A 2014 view of the Kirchberg skyline, where a number of financial institutions are based
Photo: Benjamin Champenois
The planned EU tax haven blacklist must include at least 35 countries, including Luxembourg, Oxfam said in a report, suggesting the list will not be rigorous enough.
The “Blacklist or Whitewash?” report by the anti-injustice NGO was published on 27 November as the EU analyses 92 countries and other jurisdictions to compile a tax haven blacklist.
It will be based on three criteria, including tax transparency and policies that stimulate large-scale profit shifting.

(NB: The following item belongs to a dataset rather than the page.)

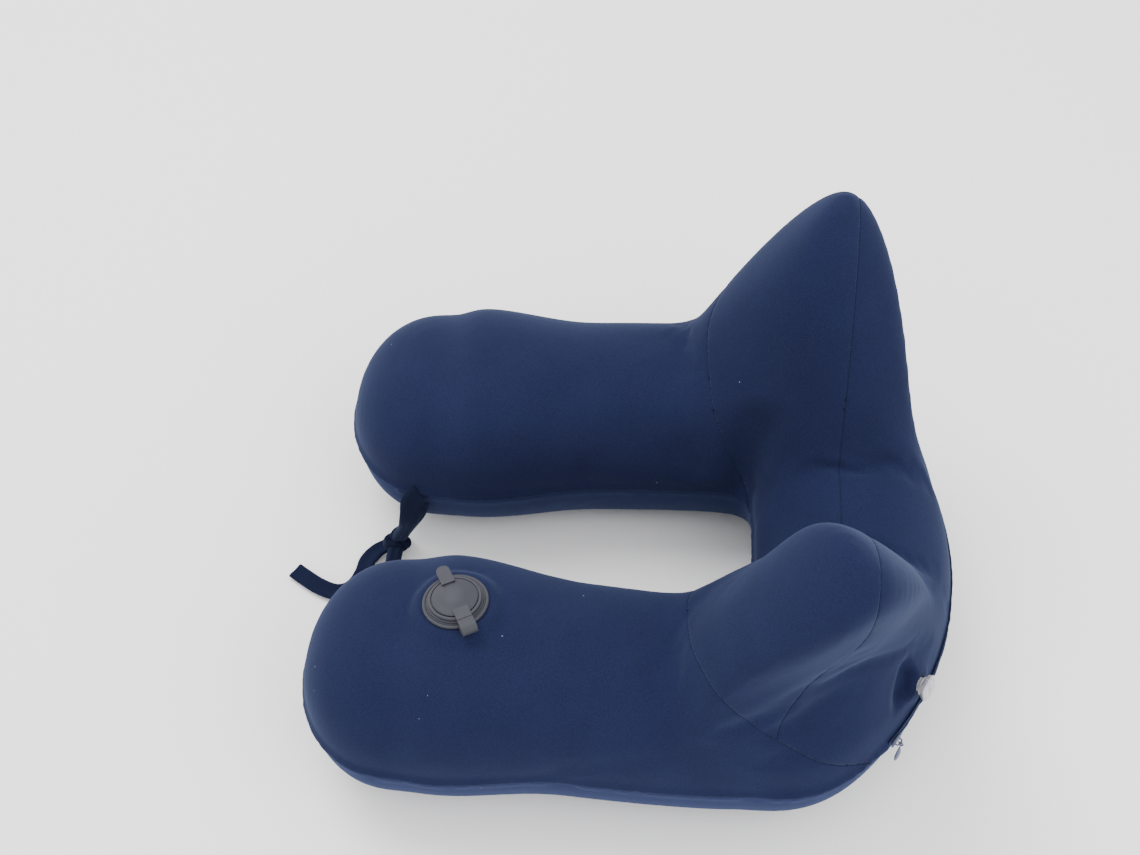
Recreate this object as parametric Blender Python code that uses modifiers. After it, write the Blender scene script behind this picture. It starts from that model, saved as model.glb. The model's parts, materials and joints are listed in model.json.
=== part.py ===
"""Inflatable U-shaped camp pillow: a stretch cover with two tall rear fins around an air bladder.

Metres, +Z up. The arms point to -Y, the back is at +Y, and the pillow lies on the plane z = 0.
The flip valve is on the right arm (+X), the mouth valve behind the right fin.
"""

import math

import bmesh
import bpy
import numpy as np
from mathutils import Matrix, Vector
from mathutils.bvhtree import BVHTree

# ---- pillow form: plan ----
LENGTH = 0.384            # from the arm tips to the back
ARM_OFFSET = 0.106        # centre line of a straight arm, from the middle
TIP_OFFSET = 0.099        # centre line at an arm's tip
BACK_REACH = 0.090        # depth of the bend, along the centre line
BACK_SQUARENESS = 2.6     # exponent of the bend: 2 is an ellipse
BACK_RADIUS = 0.205       # curve of the back's rear edge, which the zip follows
TIP_ROUND = 0.060         # length of the rounded end of an arm

# ---- pillow form: section ----
BACK_HALF_WIDTH = 0.061
FIN_HALF_WIDTH = 0.060
WAIST_HALF_WIDTH = 0.0605
BULB_HALF_WIDTH = 0.0705
TIP_HALF_WIDTH = 0.0685
BACK_HEIGHT = 0.112
FIN_BASE_HEIGHT = 0.120
WAIST_HEIGHT = 0.120
BULB_HEIGHT = 0.124
TIP_HEIGHT = 0.112
SECTION_SQUARENESS = 2.35
TIP_MIDDLE = 0.060        # height of the arm's pole
RESTING_FLAT = 0.0012     # how far the underside is flattened where it lies

# ---- fins ----
FIN_HEIGHT = 0.244        # top of a fin
FIN_STATION = 0.109       # distance of its apex along the centre line from the middle of the back
FIN_FRONT = 0.058         # run of the fin towards the arm
FIN_REAR = 0.062          # run of the fin towards the middle of the back
FIN_ROUND = 0.006         # rounding of its apex
FIN_LEAN = 0.030          # how far the apex leans outwards
FIN_PINCH_OUTER = 0.57
FIN_PINCH_INNER = 0.18

# ---- stations of the loft ----
WAIST_STATION = 0.235
BULB_STATION = 0.310
RINGS_TO_FIN = 6          # even rings from the middle of the back to the fin's apex
ARM_RINGS = 6
TIP_RINGS = 3
SIDES = 16

# ---- cover, film and seams ----
COVER = 0.0010            # fabric thickness
FILM = 0.0004             # bladder film thickness
GAP = 0.0003              # clearance between pieces that touch
SEAM_HEIGHT = 0.057       # the seam round the whole pillow
ARM_SEAM_RIGHT = 0.0247   # where each arm seam crosses the inner half of its arm
ARM_SEAM_LEFT = 0.0385
ARM_SEAM_TURN = 0.095     # sideways place where the seam starts to run back
ARM_SEAM_SLOPE = 0.60     # its run back for each unit outwards
ARM_SEAM_SOFT = 0.020
ARM_SEAM_RISE = 0.77      # its run back for each unit down the outer side
ARM_SEAM_SWEEP = 9.6      # how fast that run grows
ARM_SEAM_INNER_RISE = 0.47
OUTER_SIDE_START = 0.060  # sideways places between which inner turns to outer side
OUTER_SIDE_END = 0.120
RIDGE_Y = 0.118           # seam over the fins' apexes
RIDGE_BEND = 0.0385       # how far its outer end turns forward
RIDGE_BEND_TOP = 0.195    # heights between which it turns
RIDGE_BEND_LOW = 0.095
RIDGE_OUTER_START = 0.100
RIDGE_OUTER_END = 0.120

# ---- zip ----
ZIP_HALF_SPAN = 0.128     # sideways reach of the zip from the middle of the back
SLOT_HALF = 0.0050        # half height of the slot in the seam
COIL_RADIUS = 0.0006
COIL_CENTRE = 0.0012      # height of each coil from the seam line
COIL_DEPTH = 0.0005       # coils and tapes lie this far inside the rear edge
TAPE_WIDTH = 0.0026
TAPE_THICKNESS = 0.0006
SLIDER_LENGTH = 0.0075
SLIDER_HALF_HEIGHT = 0.0034
SLIDER_REAR_HALF_HEIGHT = SLIDER_HALF_HEIGHT - 0.0008
SLIDER_PLATE = 0.0010
SLIDER_WEB_HALF = 0.0003
STOP_LENGTH = 0.0022
BAIL_WIRE = 0.00045
BAIL_HALF_SPAN = 0.0017
BAIL_REACH = 0.0026
PULL_RING = 0.0013
PULL_WIRE = 0.00045
PULL_LENGTH = 0.0205
PULL_RADIUS = 0.0026

# ---- flip valve on the right arm ----
VALVE_X = 0.0905
VALVE_Y = -0.100
VALVE_HINGE_TURN = 27.0   # degrees from +X to the side of the hinge strap
FLANGE_RADIUS = 0.0188
FLANGE_THICKNESS = 0.0014
SEAT_RADIUS = FLANGE_RADIUS - 0.0028
SEAT_STEP = 0.0011
NECK_RADIUS = 0.0118
NECK_BORE = NECK_RADIUS - 0.0018
NECK_LENGTH = 0.0100
WELD_RADIUS = NECK_RADIUS + 0.0017
WELD_THICKNESS = 0.0005
PLUG_RADIUS = SEAT_RADIUS - 0.0008
PLUG_THICKNESS = 0.0014
PLUG_SKIRT = NECK_BORE - 2.0 * GAP
PLUG_SKIRT_DEPTH = 0.0030
PLUG_BORE = 0.0062
RECESS = 0.0006           # depth of the cap's recess in the plug
CAP_PIVOT_REACH = 0.0012  # the cap folds this far outside the plug's rim
CAP_RADIUS = PLUG_RADIUS - 0.0024
CAP_RISE = 0.0022
SPIGOT_RADIUS = PLUG_BORE - 2.0 * GAP
SPIGOT_DEPTH = 0.0022
TAB_WIDTH = 0.0078
TAB_REACH = FLANGE_RADIUS + 0.0027
TAB_THICKNESS = 0.0011
STRAP_WIDTH = 0.0080
FLAP_RADIUS = NECK_BORE - 0.0014
FLAP_THICKNESS = 0.0005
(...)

Oxfam is concerned the EU’s list will be weak because it is being drafted in secret and is therefore not open to public scrutiny.

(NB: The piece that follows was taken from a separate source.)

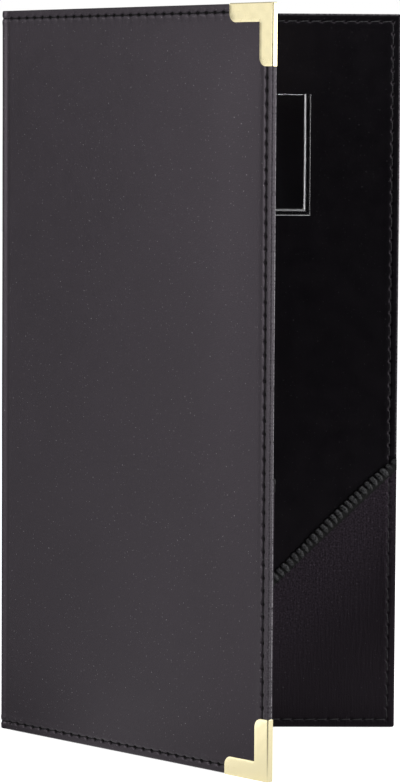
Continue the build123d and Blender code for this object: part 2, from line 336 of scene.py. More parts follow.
class Flat:
    """A flat mesh of blocks that share their edges. The ring is the sewn edge, which gets a turned
    border, and the end is the rest of the outline, from the ring's last point to its first."""

    def __init__(self):
        self.points, self.faces, self.index = [], [], {}
        self.ring, self.end = [], []

    def at(self, x, y):
        """The number of the point at a place, made if it isn't there yet."""
        key = (round(float(x), 3), round(float(y), 3))
        if key not in self.index:
            self.index[key] = len(self.points)
            self.points.append((float(x), float(y)))
        return self.index[key]

    def block(self, xs, ys):
        """A rectangle of four-sided faces."""
        for x0, x1 in zip(xs, xs[1:]):
            for y0, y1 in zip(ys, ys[1:]):
                self.faces.append([self.at(*p) for p in ((x0, y0), (x1, y0), (x1, y1), (x0, y1))])

    def fill(self, outline, inside):
        """Triangles within an outline, through the points inside it."""
        places, faces, _ = triangles(outline, inside)
        numbers = [self.at(p.x, p.y) for p in places]
        self.faces += [[numbers[v] for v in face] for face in faces]

    def rounded(self):
        """The points with the covers' free corners rounded, and the ring's outward directions."""
        points = np.array(self.points)
        low = points[:, 1] < HEIGHT / 2
        level = np.minimum(points[:, 1], HEIGHT - points[:, 1])
        sides = np.column_stack((WIDTH - points[:, 0], level))
        by_side = sides[:, :1] <= sides[:, 1:]
        radius = CORNER_RADIUS - sides.min(1, keepdims=True)
        curved = (sides.max(1, keepdims=True) < CORNER_RADIUS) & (radius > 0)
        along = np.abs(sides[:, :1] - sides[:, 1:]) / np.maximum(radius, 1e-9)
        angle = pi / 4 * (1 - np.clip(along, 0, 1))
        near = np.hstack((np.cos(angle), np.sin(angle)))
        near = np.where(by_side, near, near[:, ::-1])
        outward = np.where(curved, near, np.where(by_side, [1.0, 0.0], [0.0, 1.0]))
        x, level = np.where(curved, CORNER_RADIUS - radius * near, sides).T
        made = np.column_stack((WIDTH - x, np.where(low, level, HEIGHT - level)))
        outward[:, 1] *= np.where(low, -1, 1)
        return made, outward[self.ring]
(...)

“The blacklisting process has been surrounded by secrecy, putting citizens in the dark and leaving tax havens free to use their political and economic leverage to get themselves off the EU blacklist. There is a real risk the EU ends up with an empty blacklist,”Oxfam's EU policy advisor on inequality and tax and report author Aurore Chardonnet said in an official statement.
Luxembourg has been heavily criticised for its tax dealings in the past, which have enabled companies to pay less corporate tax in Luxembourg than they might in other countries. The scale of the fiscal optimisation operations hit headlines in recent years with the disclosure of Lux Leaks, the Panama Papers and, most recently, the Paradise Papers.